### [Dataset extract]

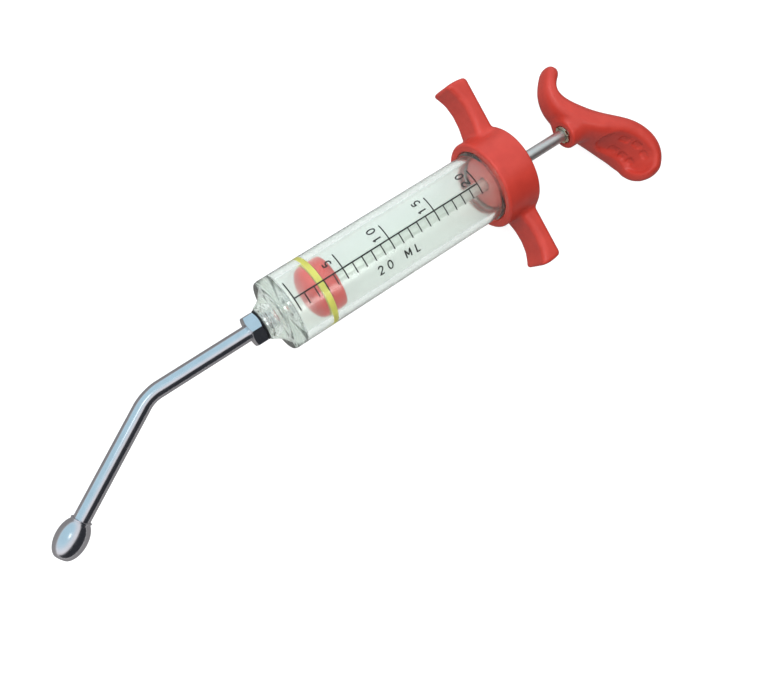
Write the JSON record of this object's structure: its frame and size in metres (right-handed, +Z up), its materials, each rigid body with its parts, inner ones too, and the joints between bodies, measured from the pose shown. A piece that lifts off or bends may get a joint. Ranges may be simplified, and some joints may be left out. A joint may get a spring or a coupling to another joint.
{
  "type": "oral syringe",
  "caption": "Reusable oral dosing syringe: clear barrel, bent metal nozzle with an olive tip, ring-sealed piston on a rod, winged screw cap and palm handle.",
  "frame": {"origin": "middle of the bounding box in X and Y, at the height of the surface that the syringe lies on", "axes": "+X along the barrel from the nozzle to the handle, +Y to the wing on the hook side of the handle, +Z up, square to the plane of the wings, the nozzle's bend and the handle"},
  "size_m": [0.2384, 0.0676, 0.0312],
  "materials": {
    "clear_plastic": "clear, polished",
    "chrome": "polished plating",
    "steel": "drawn and polished",
    "brass": "nickel-plated brass",
    "red_plastic": "moulded, satin",
    "yellow_rubber": "smooth",
    "black_rubber": "smooth",
    "white_rubber": "smooth"
  },
  "bodies": {
    "barrel": {"barrel": "clear_plastic"},
    "nozzle_seat": {"nozzle_washer": "black_rubber"},
    "nozzle": {"nozzle_hub": "chrome", "nozzle_tube": "chrome", "nozzle_ball": "chrome"},
    "cap_seat": {"cap_gasket": "white_rubber"},
    "cap": {"end_cap": "red_plastic", "rod_guide": "steel"},
    "seal": {"piston_seal": "yellow_rubber"},
    "plunger": {"piston_front": "red_plastic", "piston_rear": "red_plastic", "piston_nut": "steel", "piston_washer": "steel", "plunger_rod": "steel", "handle": "red_plastic", "handle_insert": "brass"}
  },
  "joints": [
    {"name": "plunger_slide", "type": "slide", "parent": "barrel", "child": "seal", "axis": [1, 0, 0], "range_m": [-0.007, 0.0605]},
    {"name": "plunger_spin", "type": "hinge", "parent": "seal", "child": "plunger", "pos_m": [-0.01409, 0, 0.0156], "axis": [1, 0, 0], "continuous": true},
    {"name": "cap_travel", "type": "slide", "parent": "barrel", "child": "cap_seat", "axis": [1, 0, 0], "range_m": [0, 0.00601]},
    {"name": "cap_turn", "type": "hinge", "parent": "cap_seat", "child": "cap", "pos_m": [0.0599, 0, 0.0156], "axis": [1, 0, 0], "range_deg": [0, 720]},
    {"name": "nozzle_travel", "type": "slide", "parent": "barrel", "child": "nozzle_seat", "axis": [-1, 0, 0], "range_m": [0, 0.00451]},
    {"name": "nozzle_turn", "type": "hinge", "parent": "nozzle_seat", "child": "nozzle", "pos_m": [-0.0351, 0, 0.0156], "axis": [-1, 0, 0], "range_deg": [0, 1080]}
  ],
  "couplings": [
    {"joint": "cap_travel", "follows": "cap_turn", "m_per_rad": 0.00047746},
    {"joint": "nozzle_travel", "follows": "nozzle_turn", "m_per_rad": 0.00023873}
  ]
}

### [Set exercise]
All of the data must be returned exactly.

### [Finished task]
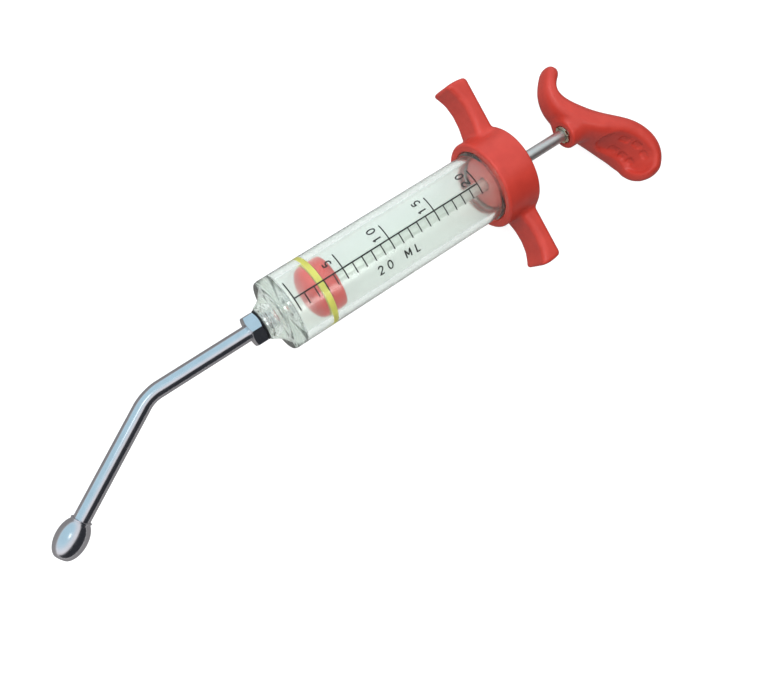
Write the JSON record of this object's structure: its frame and size in metres (right-handed, +Z up), its materials, each rigid body with its parts, inner ones too, and the joints between bodies, measured from the pose shown. A piece that lifts off or bends may get a joint. Ranges may be simplified, and some joints may be left out. A joint may get a spring or a coupling to another joint.
{
  "type": "oral syringe",
  "caption": "Reusable oral dosing syringe: clear barrel, bent metal nozzle with an olive tip, ring-sealed piston on a rod, winged screw cap and palm handle.",
  "frame": {"origin": "middle of the bounding box in X and Y, at the height of the surface that the syringe lies on", "axes": "+X along the barrel from the nozzle to the handle, +Y to the wing on the hook side of the handle, +Z up, square to the plane of the wings, the nozzle's bend and the handle"},
  "size_m": [0.2384, 0.0676, 0.0312],
  "materials": {
    "clear_plastic": "clear, polished",
    "chrome": "polished plating",
    "steel": "drawn and polished",
    "brass": "nickel-plated brass",
    "red_plastic": "moulded, satin",
    "yellow_rubber": "smooth",
    "black_rubber": "smooth",
    "white_rubber": "smooth"
  },
  "bodies": {
    "barrel": {"barrel": "clear_plastic"},
    "nozzle_seat": {"nozzle_washer": "black_rubber"},
    "nozzle": {"nozzle_hub": "chrome", "nozzle_tube": "chrome", "nozzle_ball": "chrome"},
    "cap_seat": {"cap_gasket": "white_rubber"},
    "cap": {"end_cap": "red_plastic", "rod_guide": "steel"},
    "seal": {"piston_seal": "yellow_rubber"},
    "plunger": {"piston_front": "red_plastic", "piston_rear": "red_plastic", "piston_nut": "steel", "piston_washer": "steel", "plunger_rod": "steel", "handle": "red_plastic", "handle_insert": "brass"}
  },
  "joints": [
    {"name": "plunger_slide", "type": "slide", "parent": "barrel", "child": "seal", "axis": [1, 0, 0], "range_m": [-0.007, 0.0605]},
    {"name": "plunger_spin", "type": "hinge", "parent": "seal", "child": "plunger", "pos_m": [-0.01409, 0, 0.0156], "axis": [1, 0, 0], "continuous": true},
    {"name": "cap_travel", "type": "slide", "parent": "barrel", "child": "cap_seat", "axis": [1, 0, 0], "range_m": [0, 0.00601]},
    {"name": "cap_turn", "type": "hinge", "parent": "cap_seat", "child": "cap", "pos_m": [0.0599, 0, 0.0156], "axis": [1, 0, 0], "range_deg": [0, 720]},
    {"name": "nozzle_travel", "type": "slide", "parent": "barrel", "child": "nozzle_seat", "axis": [-1, 0, 0], "range_m": [0, 0.00451]},
    {"name": "nozzle_turn", "type": "hinge", "parent": "nozzle_seat", "child": "nozzle", "pos_m": [-0.0351, 0, 0.0156], "axis": [-1, 0, 0], "range_deg": [0, 1080]}
  ],
  "couplings": [
    {"joint": "cap_travel", "follows": "cap_turn", "m_per_rad": 0.00047746},
    {"joint": "nozzle_travel", "follows": "nozzle_turn", "m_per_rad": 0.00023873}
  ]
}